#### REQUIREMENTS
Which lines run from the first one up to and including the one with "STIFFENER_DROP = 0.122"? Print exactly those.

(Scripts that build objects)
[Start]
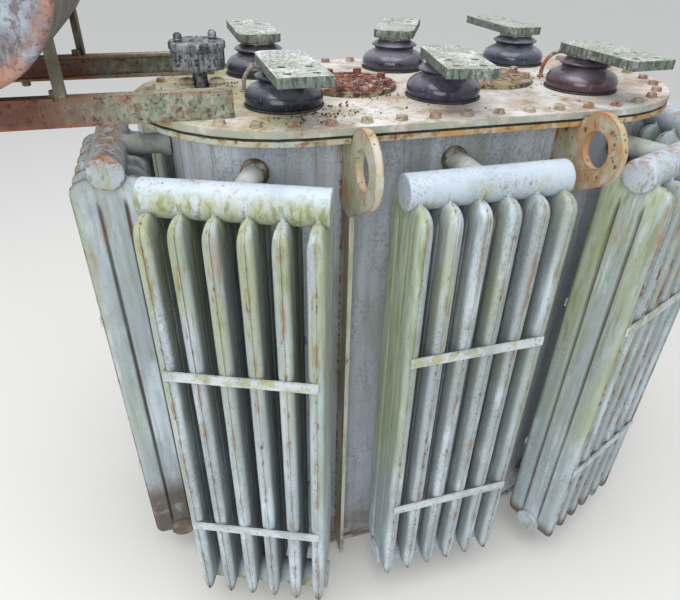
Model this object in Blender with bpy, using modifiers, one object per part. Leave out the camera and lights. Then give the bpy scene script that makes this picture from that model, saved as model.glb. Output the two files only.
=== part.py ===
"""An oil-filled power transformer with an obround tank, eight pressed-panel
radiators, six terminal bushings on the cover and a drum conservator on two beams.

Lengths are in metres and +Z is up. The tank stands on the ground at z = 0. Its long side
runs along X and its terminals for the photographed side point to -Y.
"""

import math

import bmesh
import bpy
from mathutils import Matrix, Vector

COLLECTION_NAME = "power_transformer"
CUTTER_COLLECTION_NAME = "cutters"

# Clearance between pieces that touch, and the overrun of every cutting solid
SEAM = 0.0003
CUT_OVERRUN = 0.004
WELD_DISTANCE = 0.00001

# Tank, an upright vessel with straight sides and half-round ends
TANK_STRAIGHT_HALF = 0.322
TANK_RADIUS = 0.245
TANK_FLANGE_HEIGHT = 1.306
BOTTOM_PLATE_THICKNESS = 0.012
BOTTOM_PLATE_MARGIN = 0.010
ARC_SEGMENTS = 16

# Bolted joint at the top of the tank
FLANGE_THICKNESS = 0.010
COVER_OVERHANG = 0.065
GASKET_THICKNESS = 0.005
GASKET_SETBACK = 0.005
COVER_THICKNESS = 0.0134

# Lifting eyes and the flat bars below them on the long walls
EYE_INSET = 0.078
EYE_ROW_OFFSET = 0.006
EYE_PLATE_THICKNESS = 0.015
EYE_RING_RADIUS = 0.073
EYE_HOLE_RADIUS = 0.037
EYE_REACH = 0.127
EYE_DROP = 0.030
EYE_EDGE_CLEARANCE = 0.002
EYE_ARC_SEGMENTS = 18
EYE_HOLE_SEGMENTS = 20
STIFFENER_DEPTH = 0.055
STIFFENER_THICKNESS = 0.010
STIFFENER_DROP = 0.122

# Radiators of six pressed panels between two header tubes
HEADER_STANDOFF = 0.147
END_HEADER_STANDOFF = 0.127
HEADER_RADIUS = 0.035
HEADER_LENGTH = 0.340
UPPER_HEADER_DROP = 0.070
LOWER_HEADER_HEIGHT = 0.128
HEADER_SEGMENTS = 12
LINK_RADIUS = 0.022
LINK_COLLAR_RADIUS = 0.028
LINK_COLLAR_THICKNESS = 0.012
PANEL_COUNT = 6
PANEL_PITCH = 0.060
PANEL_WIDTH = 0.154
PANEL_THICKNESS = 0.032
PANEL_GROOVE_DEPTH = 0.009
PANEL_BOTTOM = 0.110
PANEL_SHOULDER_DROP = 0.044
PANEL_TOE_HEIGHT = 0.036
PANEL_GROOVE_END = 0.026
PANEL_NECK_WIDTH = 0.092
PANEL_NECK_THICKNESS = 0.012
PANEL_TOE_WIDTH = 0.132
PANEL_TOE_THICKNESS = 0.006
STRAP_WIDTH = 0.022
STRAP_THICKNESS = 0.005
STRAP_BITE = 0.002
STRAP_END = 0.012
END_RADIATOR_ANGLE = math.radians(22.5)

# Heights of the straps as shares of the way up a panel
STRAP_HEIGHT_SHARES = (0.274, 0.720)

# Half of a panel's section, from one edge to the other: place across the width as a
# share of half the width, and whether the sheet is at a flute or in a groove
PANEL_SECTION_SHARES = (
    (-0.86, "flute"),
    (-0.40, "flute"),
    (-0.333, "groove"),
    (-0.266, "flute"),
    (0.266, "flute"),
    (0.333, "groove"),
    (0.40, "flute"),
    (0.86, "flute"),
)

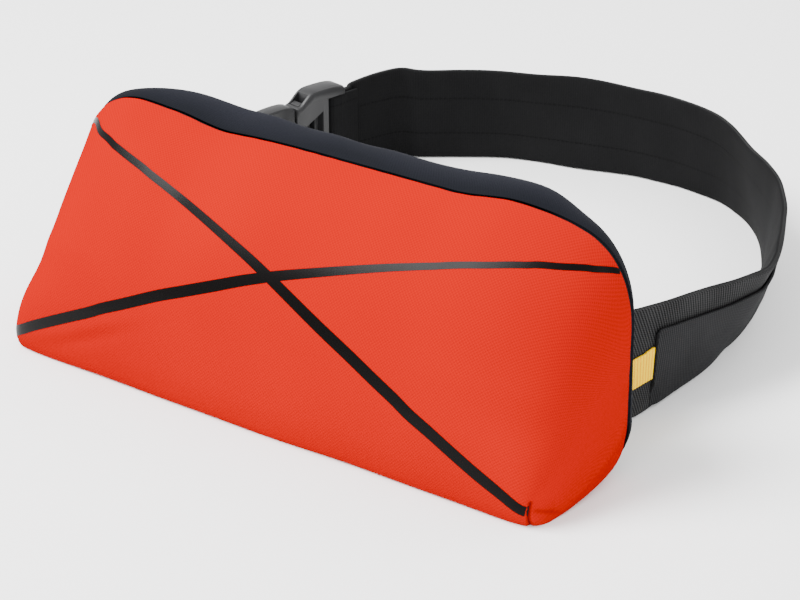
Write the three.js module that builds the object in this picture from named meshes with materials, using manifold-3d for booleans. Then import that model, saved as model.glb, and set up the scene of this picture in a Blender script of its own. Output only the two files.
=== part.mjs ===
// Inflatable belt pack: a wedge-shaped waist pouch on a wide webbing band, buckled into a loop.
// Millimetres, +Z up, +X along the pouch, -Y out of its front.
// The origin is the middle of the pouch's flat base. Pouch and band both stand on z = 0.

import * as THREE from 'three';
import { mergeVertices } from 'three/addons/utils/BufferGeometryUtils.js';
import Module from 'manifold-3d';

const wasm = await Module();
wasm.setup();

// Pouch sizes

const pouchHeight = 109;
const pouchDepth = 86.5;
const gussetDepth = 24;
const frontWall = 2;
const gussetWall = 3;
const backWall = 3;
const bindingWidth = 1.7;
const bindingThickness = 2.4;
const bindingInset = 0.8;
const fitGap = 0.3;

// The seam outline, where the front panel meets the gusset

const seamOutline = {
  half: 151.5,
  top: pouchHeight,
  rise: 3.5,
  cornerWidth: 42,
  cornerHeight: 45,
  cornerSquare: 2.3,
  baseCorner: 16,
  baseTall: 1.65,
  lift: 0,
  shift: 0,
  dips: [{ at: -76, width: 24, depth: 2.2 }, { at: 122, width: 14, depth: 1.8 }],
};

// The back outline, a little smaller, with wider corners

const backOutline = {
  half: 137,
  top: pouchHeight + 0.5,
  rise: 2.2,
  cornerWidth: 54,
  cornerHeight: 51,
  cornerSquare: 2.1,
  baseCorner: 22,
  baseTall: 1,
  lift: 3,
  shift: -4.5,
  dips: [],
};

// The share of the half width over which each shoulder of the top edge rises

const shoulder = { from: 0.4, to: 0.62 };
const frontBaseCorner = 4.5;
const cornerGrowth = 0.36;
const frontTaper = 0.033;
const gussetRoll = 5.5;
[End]
#### ANSWER FOR THIS EXERCISE
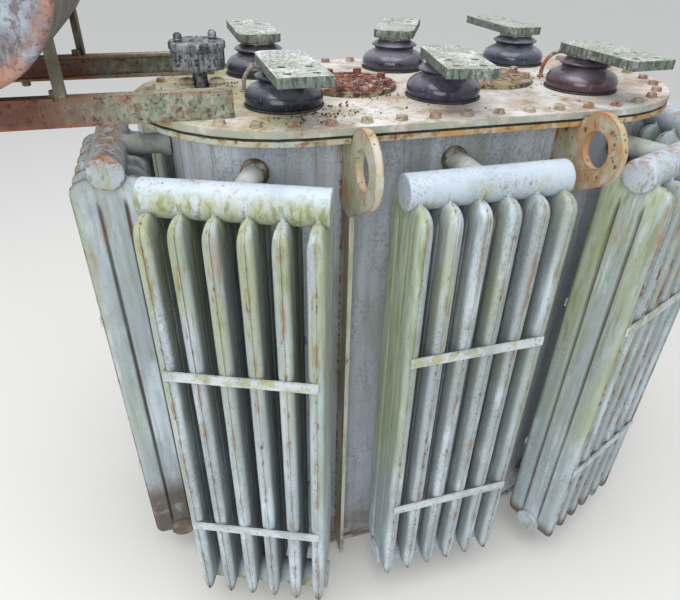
Model this object in Blender with bpy, using modifiers, one object per part. Leave out the camera and lights. Then give the bpy scene script that makes this picture from that model, saved as model.glb. Output the two files only.
=== part.py ===
"""An oil-filled power transformer with an obround tank, eight pressed-panel
radiators, six terminal bushings on the cover and a drum conservator on two beams.

Lengths are in metres and +Z is up. The tank stands on the ground at z = 0. Its long side
runs along X and its terminals for the photographed side point to -Y.
"""

import math

import bmesh
import bpy
from mathutils import Matrix, Vector

COLLECTION_NAME = "power_transformer"
CUTTER_COLLECTION_NAME = "cutters"

# Clearance between pieces that touch, and the overrun of every cutting solid
SEAM = 0.0003
CUT_OVERRUN = 0.004
WELD_DISTANCE = 0.00001

# Tank, an upright vessel with straight sides and half-round ends
TANK_STRAIGHT_HALF = 0.322
TANK_RADIUS = 0.245
TANK_FLANGE_HEIGHT = 1.306
BOTTOM_PLATE_THICKNESS = 0.012
BOTTOM_PLATE_MARGIN = 0.010
ARC_SEGMENTS = 16

# Bolted joint at the top of the tank
FLANGE_THICKNESS = 0.010
COVER_OVERHANG = 0.065
GASKET_THICKNESS = 0.005
GASKET_SETBACK = 0.005
COVER_THICKNESS = 0.0134

# Lifting eyes and the flat bars below them on the long walls
EYE_INSET = 0.078
EYE_ROW_OFFSET = 0.006
EYE_PLATE_THICKNESS = 0.015
EYE_RING_RADIUS = 0.073
EYE_HOLE_RADIUS = 0.037
EYE_REACH = 0.127
EYE_DROP = 0.030
EYE_EDGE_CLEARANCE = 0.002
EYE_ARC_SEGMENTS = 18
EYE_HOLE_SEGMENTS = 20
STIFFENER_DEPTH = 0.055
STIFFENER_THICKNESS = 0.010
STIFFENER_DROP = 0.122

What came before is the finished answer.